New Zealand signals additional easing by reducing the cash rate by 50 basis points
New Zealand's central bank reduced the official cash rate (OCR) by 50 basis points to 4.25% on Wednesday, citing annual inflation hovering near the 2% midpoint of its target range and subdued economic activity.
The decision met expectations, with 27 out of 30 economists in a Reuters poll predicting the Reserve Bank of New Zealand (RBNZ) would implement a 50-basis-point cut. This move follows a similar reduction made in October.
"If economic conditions progress as anticipated, the Committee expects further OCR reductions early next year," the statement noted.
Minutes from the meeting highlighted that the 50-basis-point cut aligns with the bank's mandate to maintain low and stable inflation while minimizing unnecessary volatility in output, employment, interest rates, and the exchange rate.

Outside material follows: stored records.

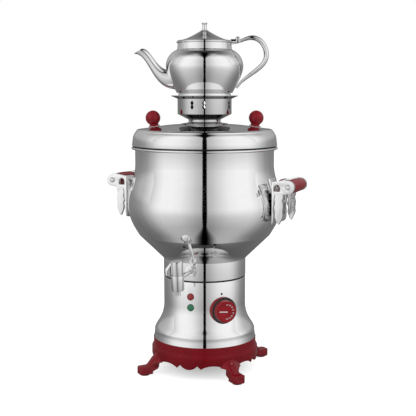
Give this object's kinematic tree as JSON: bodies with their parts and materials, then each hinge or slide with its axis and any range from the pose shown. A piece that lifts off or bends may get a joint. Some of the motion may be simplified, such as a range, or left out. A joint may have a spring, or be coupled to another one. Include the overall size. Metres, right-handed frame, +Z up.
{
  "type": "samovar",
  "caption": "Electric samovar: a round steel boiler on a bell-shaped housing with a tap, a dial and side handles, and a teapot on a vented crown.",
  "frame": {"origin": "on the body's axis at the height of the table, midway between the feet", "axes": "+Z up, the tap points along -Y, +X to the right of somebody facing the tap"},
  "size_m": [0.3718, 0.2921, 0.63],
  "materials": {
    "polished_steel": "mirror-polished stainless sheet",
    "bright_castings": "bright plated castings",
    "red_plastic": "glossy deep crimson",
    "black_rubber": "matt black",
    "plated_steel": "plated fasteners",
    "coated_sheet": "grey coated sheet",
    "black_plastic": "satin black",
    "cream_plastic": "cream moulding",
    "wire_cover": "blue wire cover",
    "red_lens": "clear red lens",
    "green_lens": "clear green lens",
    "copper_tube": "bare copper",
    "satin_sheet": "satin sheet",
    "heater_sheath": "dull sheath",
    "brass_fittings": "bare brass"
  },
  "bodies": {
    "samovar": {"base_ring": "red_plastic", "leg_front_left": "red_plastic", "leg_front_right": "red_plastic", "leg_back_left": "red_plastic", "leg_back_right": "red_plastic", "foot_pads": "black_rubber", "base_screws": "plated_steel", "bottom_plate": "coated_sheet", "bell_housing": "polished_steel", "seam_gasket": "black_rubber", "mains_inlet": "black_plastic", "inlet_pins": "plated_steel", "inlet_screws": "plated_steel", "terminal_block": "cream_plastic", "wiring": "wire_cover", "red_lamp_lens": "red_lens", "green_lamp_lens": "green_lens", "lamp_bodies": "cream_plastic", "thermostat_body": "cream_plastic", "thermostat_nut": "plated_steel", "dial_bezel": "red_plastic", "thermostat_bulb": "copper_tube", "heat_shield": "satin_sheet", "clamp_rod": "plated_steel", "boiler_neck": "polished_steel", "boiler_cone": "polished_steel", "boiler_bowl": "polished_steel", "heater_element": "heater_sheath", "heater_glands": "brass_fittings", "tap_flange": "bright_castings", "tap_pipe": "bright_castings", "tap_barrel": "bright_castings", "bracket_left_front": "bright_castings", "bracket_left_back": "bright_castings", "bracket_right_front": "bright_castings", "bracket_right_back": "bright_castings", "grip_left": "red_plastic", "grip_right": "red_plastic", "grip_rods": "plated_steel", "bracket_screws": "plated_steel"},
    "tap_key": {"tap_key": "bright_castings", "tap_seals": "black_rubber"},
    "dial": {"dial_knob": "red_plastic", "thermostat_shaft": "plated_steel"},
    "lid": {"lid_shell": "polished_steel", "lid_seal": "black_rubber", "lid_knob_left": "red_plastic", "lid_knob_right": "red_plastic", "lid_knob_screws": "plated_steel"},
    "crown": {"crown_drum": "polished_steel", "crown_tray": "polished_steel", "steam_plate": "satin_sheet"},
    "teapot": {"teapot_body": "polished_steel", "teapot_spout": "polished_steel", "teapot_handle": "polished_steel", "hinge_pin": "plated_steel"},
    "teapot_lid": {"teapot_lid": "polished_steel", "teapot_finial": "polished_steel", "thumb_ball": "polished_steel"}
  },
  "joints": [
    {"name": "tap_turn", "type": "hinge", "parent": "samovar", "child": "tap_key", "pos_m": [0, -0.1385, 0.1926], "axis": [0, -0.1045, 0.9945], "range_deg": [0, 90]},
    {"name": "dial_turn", "type": "hinge", "parent": "samovar", "child": "dial", "pos_m": [0.05607, -0.05706, 0.1223], "axis": [-0.7009, 0.7133, 0], "range_deg": [0, 270]},
    {"name": "lid_lift", "type": "slide", "parent": "samovar", "child": "lid", "axis": [0, 0, 1], "range_m": [0, 0.12]},
    {"name": "crown_lift", "type": "slide", "parent": "lid", "child": "crown", "axis": [0, 0, 1], "range_m": [0, 0.08]},
    {"name": "teapot_lift", "type": "slide", "parent": "crown", "child": "teapot", "axis": [0, 0, 1], "range_m": [0, 0.12]},
    {"name": "teapot_lid_hinge", "type": "hinge", "parent": "teapot", "child": "teapot_lid", "pos_m": [0.05599, 0.01983, 0.6012], "axis": [-0.3338, 0.9426, 0], "range_deg": [0, 95]}
  ]
}
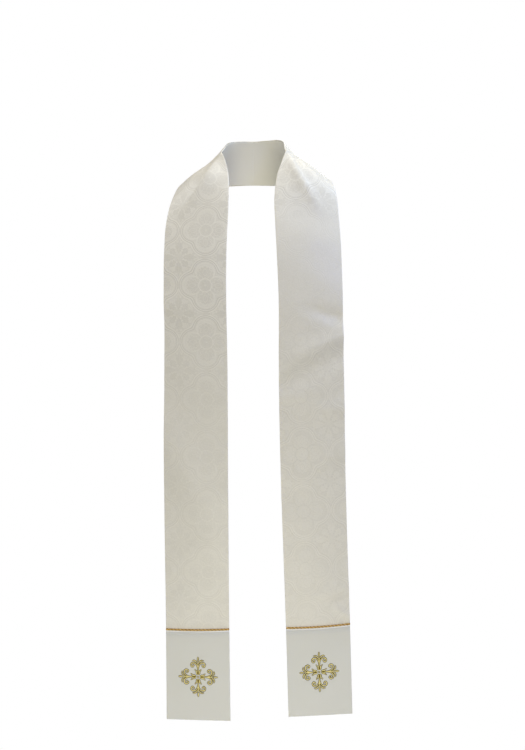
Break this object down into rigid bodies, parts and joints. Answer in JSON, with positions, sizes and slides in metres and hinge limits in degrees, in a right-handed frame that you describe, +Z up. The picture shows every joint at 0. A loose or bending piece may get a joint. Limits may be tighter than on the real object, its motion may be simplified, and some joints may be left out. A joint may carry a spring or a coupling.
{
  "type": "priest's stole",
  "caption": "Long damask band shaped over the shoulders as worn, with plain end panels, gold piping and embroidered crosses.",
  "frame": {"origin": "middle of the wearer's neck at its base, at the height where the neck meets the shoulders", "axes": "+Z up the wearer, -Y to the wearer's front, +X to the wearer's left"},
  "size_m": [0.3704, 0.242, 1.1538],
  "materials": {
    "damask": "cream polyester damask with a self-coloured medallion pattern, soft satin sheen",
    "end_satin": "plain ivory satin, dull side",
    "lining": "plain cream twill lining",
    "gold_cord": "two-ply twisted metallic cord, old gold",
    "gold_thread": "metallic embroidery thread in satin stitch, pale olive gold"
  },
  "bodies": {
    "root": {"damask_right": "damask", "end_right": "end_satin", "lining_right": "lining", "piping_right": "gold_cord", "cross_right": "gold_thread", "damask_left": "damask", "end_left": "end_satin", "lining_left": "lining", "piping_left": "gold_cord", "cross_left": "gold_thread"}
  },
  "joints": []
}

The RBNZ now projects the cash rate will decline to 3.8% by the second quarter of 2025 and to 3.6% by the fourth quarter of the same year, signaling more cuts than previously forecasted in August.
The statement also indicated that domestic price and wage-setting behavior is aligning with stable inflation near the target midpoint. Additionally, a drop in import prices has contributed to lower headline inflation.
Economic growth is anticipated to recover in 2025, driven by lower interest rates that are expected to boost investment and spending. However, employment growth is likely to remain weak until mid-2025, and financial pressures for some households may take longer to ease.